__AIM OF THE TASK__: Exactly the lines from the one containing "at() feed_shaft();" through the one containing "cad_parts[node].hide_render = cad_parts[node].hide_viewport" must be returned; include both ends and nothing else.

__SOURCE MATERIAL__:
-- begin --

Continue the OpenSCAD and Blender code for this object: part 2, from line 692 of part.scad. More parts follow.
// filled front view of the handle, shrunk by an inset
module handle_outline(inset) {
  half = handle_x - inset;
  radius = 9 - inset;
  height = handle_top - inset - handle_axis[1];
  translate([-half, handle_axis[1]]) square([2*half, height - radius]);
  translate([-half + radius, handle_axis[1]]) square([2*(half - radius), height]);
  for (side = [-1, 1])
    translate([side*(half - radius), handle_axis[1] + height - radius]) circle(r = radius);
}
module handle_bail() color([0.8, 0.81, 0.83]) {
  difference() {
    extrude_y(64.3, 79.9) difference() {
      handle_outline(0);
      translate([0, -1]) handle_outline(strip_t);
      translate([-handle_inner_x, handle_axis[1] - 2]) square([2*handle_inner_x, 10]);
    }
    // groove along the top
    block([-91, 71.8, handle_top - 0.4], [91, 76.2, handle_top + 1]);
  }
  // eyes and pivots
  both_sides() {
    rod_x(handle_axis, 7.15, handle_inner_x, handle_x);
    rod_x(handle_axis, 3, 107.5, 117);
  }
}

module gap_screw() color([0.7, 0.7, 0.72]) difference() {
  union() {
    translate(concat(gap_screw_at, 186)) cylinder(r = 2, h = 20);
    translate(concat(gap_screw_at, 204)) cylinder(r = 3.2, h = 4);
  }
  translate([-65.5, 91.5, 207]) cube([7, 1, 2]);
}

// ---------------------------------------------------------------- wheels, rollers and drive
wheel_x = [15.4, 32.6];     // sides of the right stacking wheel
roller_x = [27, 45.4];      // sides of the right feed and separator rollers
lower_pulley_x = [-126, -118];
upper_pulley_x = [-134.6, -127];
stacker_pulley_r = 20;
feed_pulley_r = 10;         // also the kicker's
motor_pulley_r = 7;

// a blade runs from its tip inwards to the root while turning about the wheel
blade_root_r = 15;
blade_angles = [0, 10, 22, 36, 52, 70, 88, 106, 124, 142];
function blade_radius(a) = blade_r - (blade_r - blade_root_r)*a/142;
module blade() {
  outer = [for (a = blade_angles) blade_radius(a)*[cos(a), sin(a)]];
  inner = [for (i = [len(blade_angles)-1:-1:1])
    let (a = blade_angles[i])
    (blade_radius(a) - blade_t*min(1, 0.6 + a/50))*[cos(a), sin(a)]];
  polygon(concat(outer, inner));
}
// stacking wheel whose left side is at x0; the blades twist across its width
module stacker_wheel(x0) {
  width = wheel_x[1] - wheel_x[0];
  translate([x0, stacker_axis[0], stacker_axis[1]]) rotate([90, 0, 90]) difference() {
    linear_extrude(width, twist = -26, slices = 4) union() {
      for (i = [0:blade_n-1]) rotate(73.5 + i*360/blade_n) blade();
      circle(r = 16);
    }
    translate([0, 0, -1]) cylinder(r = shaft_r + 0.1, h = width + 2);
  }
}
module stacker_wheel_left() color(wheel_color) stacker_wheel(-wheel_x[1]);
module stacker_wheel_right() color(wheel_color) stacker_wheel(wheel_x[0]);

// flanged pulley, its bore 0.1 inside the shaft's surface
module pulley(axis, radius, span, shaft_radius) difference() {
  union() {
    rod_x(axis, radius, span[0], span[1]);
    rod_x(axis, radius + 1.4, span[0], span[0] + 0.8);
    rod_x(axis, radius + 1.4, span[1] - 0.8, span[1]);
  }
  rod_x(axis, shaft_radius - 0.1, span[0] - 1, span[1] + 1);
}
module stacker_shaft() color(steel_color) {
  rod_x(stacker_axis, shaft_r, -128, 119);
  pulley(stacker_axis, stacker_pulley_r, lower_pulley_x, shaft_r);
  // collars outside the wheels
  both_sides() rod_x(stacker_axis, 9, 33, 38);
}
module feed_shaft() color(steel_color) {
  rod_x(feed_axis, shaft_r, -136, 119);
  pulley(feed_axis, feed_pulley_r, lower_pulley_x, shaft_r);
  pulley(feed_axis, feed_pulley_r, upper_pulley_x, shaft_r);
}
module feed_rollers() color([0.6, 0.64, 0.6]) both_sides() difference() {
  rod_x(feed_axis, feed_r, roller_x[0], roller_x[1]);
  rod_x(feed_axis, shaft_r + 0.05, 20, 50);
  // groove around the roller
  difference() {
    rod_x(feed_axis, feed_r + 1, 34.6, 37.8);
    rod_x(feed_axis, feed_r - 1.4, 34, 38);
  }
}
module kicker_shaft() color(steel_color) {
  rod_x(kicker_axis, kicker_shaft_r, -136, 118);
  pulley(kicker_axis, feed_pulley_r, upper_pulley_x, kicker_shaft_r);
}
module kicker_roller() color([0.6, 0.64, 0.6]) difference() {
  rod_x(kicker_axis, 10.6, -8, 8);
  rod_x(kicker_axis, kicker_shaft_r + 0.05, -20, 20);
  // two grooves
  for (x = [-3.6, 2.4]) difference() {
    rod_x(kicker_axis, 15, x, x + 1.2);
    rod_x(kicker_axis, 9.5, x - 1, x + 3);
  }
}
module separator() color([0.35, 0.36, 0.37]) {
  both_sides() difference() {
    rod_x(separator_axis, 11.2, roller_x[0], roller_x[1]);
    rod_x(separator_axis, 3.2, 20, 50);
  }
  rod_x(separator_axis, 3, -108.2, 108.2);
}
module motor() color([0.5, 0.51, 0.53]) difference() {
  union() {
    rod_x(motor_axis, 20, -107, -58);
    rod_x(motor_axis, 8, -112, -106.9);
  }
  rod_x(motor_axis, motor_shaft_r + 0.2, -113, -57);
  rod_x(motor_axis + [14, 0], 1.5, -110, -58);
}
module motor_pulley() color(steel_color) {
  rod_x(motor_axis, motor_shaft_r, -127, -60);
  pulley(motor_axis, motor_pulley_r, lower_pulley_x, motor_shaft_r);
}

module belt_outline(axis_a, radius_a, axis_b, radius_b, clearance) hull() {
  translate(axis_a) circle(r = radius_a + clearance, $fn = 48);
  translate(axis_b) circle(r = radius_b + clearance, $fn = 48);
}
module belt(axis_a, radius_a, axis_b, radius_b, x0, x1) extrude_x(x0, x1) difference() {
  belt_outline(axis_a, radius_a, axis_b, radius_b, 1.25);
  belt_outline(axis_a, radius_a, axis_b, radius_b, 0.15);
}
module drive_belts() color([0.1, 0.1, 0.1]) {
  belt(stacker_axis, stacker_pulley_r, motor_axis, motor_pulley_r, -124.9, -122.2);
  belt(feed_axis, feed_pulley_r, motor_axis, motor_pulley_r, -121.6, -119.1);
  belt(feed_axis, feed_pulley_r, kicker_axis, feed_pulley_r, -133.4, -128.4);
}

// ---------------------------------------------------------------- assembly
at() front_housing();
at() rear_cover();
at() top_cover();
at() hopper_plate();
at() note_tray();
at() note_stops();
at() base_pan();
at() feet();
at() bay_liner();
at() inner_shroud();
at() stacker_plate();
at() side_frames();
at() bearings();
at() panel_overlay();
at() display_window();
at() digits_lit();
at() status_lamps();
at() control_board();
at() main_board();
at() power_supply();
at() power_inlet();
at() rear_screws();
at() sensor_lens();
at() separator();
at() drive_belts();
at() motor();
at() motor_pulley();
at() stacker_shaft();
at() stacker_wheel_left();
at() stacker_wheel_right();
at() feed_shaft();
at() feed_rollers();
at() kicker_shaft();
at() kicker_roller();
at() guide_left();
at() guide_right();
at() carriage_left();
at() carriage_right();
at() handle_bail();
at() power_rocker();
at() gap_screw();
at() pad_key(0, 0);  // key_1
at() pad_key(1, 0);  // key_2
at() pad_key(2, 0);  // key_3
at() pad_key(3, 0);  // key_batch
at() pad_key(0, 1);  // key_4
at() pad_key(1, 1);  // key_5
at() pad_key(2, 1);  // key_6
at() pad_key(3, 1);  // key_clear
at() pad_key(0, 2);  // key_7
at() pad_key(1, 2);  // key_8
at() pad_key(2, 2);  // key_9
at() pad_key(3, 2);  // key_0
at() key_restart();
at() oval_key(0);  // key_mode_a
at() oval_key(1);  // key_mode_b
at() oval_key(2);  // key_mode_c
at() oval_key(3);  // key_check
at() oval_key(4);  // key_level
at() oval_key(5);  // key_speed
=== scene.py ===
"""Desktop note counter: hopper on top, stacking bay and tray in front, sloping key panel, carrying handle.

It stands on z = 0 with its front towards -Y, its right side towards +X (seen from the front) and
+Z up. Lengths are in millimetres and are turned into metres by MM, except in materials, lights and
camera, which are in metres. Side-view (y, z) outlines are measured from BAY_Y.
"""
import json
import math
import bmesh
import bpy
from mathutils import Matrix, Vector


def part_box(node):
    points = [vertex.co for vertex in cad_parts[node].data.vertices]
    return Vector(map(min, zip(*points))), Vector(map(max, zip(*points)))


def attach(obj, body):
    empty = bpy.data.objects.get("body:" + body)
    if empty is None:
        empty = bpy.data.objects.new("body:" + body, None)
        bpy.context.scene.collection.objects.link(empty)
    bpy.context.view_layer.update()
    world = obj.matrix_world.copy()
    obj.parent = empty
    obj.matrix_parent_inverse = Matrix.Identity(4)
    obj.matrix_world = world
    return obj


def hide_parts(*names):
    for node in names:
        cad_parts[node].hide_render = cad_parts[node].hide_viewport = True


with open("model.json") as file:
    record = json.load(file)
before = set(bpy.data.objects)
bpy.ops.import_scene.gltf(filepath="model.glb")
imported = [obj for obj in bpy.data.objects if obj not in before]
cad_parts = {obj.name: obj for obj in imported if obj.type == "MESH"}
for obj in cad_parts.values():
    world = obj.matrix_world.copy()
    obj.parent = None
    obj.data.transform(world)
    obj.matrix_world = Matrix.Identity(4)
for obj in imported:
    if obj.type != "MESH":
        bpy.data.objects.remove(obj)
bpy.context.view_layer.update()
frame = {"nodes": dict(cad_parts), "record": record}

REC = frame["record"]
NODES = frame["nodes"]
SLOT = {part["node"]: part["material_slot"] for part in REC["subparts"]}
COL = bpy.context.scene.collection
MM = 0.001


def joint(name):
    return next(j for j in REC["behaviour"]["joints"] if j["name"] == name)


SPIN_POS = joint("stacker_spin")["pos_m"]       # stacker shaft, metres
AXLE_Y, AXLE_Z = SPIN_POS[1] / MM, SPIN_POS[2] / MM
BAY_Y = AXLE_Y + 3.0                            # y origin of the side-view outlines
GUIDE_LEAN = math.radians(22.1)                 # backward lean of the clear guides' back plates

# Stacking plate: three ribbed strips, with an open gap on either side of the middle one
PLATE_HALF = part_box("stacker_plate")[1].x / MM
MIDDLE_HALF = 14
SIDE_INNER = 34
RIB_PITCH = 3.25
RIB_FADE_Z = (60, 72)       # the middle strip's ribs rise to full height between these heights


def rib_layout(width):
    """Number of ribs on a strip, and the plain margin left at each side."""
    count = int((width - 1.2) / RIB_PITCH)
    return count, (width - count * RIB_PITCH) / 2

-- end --

__RESULT__:
at() feed_shaft();
at() feed_rollers();
at() kicker_shaft();
at() kicker_roller();
at() guide_left();
at() guide_right();
at() carriage_left();
at() carriage_right();
at() handle_bail();
at() power_rocker();
at() gap_screw();
at() pad_key(0, 0);  // key_1
at() pad_key(1, 0);  // key_2
at() pad_key(2, 0);  // key_3
at() pad_key(3, 0);  // key_batch
at() pad_key(0, 1);  // key_4
at() pad_key(1, 1);  // key_5
at() pad_key(2, 1);  // key_6
at() pad_key(3, 1);  // key_clear
at() pad_key(0, 2);  // key_7
at() pad_key(1, 2);  // key_8
at() pad_key(2, 2);  // key_9
at() pad_key(3, 2);  // key_0
at() key_restart();
at() oval_key(0);  // key_mode_a
at() oval_key(1);  // key_mode_b
at() oval_key(2);  // key_mode_c
at() oval_key(3);  // key_check
at() oval_key(4);  // key_level
at() oval_key(5);  // key_speed
=== scene.py ===
"""Desktop note counter: hopper on top, stacking bay and tray in front, sloping key panel, carrying handle.

It stands on z = 0 with its front towards -Y, its right side towards +X (seen from the front) and
+Z up. Lengths are in millimetres and are turned into metres by MM, except in materials, lights and
camera, which are in metres. Side-view (y, z) outlines are measured from BAY_Y.
"""
import json
import math
import bmesh
import bpy
from mathutils import Matrix, Vector


def part_box(node):
    points = [vertex.co for vertex in cad_parts[node].data.vertices]
    return Vector(map(min, zip(*points))), Vector(map(max, zip(*points)))


def attach(obj, body):
    empty = bpy.data.objects.get("body:" + body)
    if empty is None:
        empty = bpy.data.objects.new("body:" + body, None)
        bpy.context.scene.collection.objects.link(empty)
    bpy.context.view_layer.update()
    world = obj.matrix_world.copy()
    obj.parent = empty
    obj.matrix_parent_inverse = Matrix.Identity(4)
    obj.matrix_world = world
    return obj


def hide_parts(*names):
    for node in names:
        cad_parts[node].hide_render = cad_parts[node].hide_viewport = True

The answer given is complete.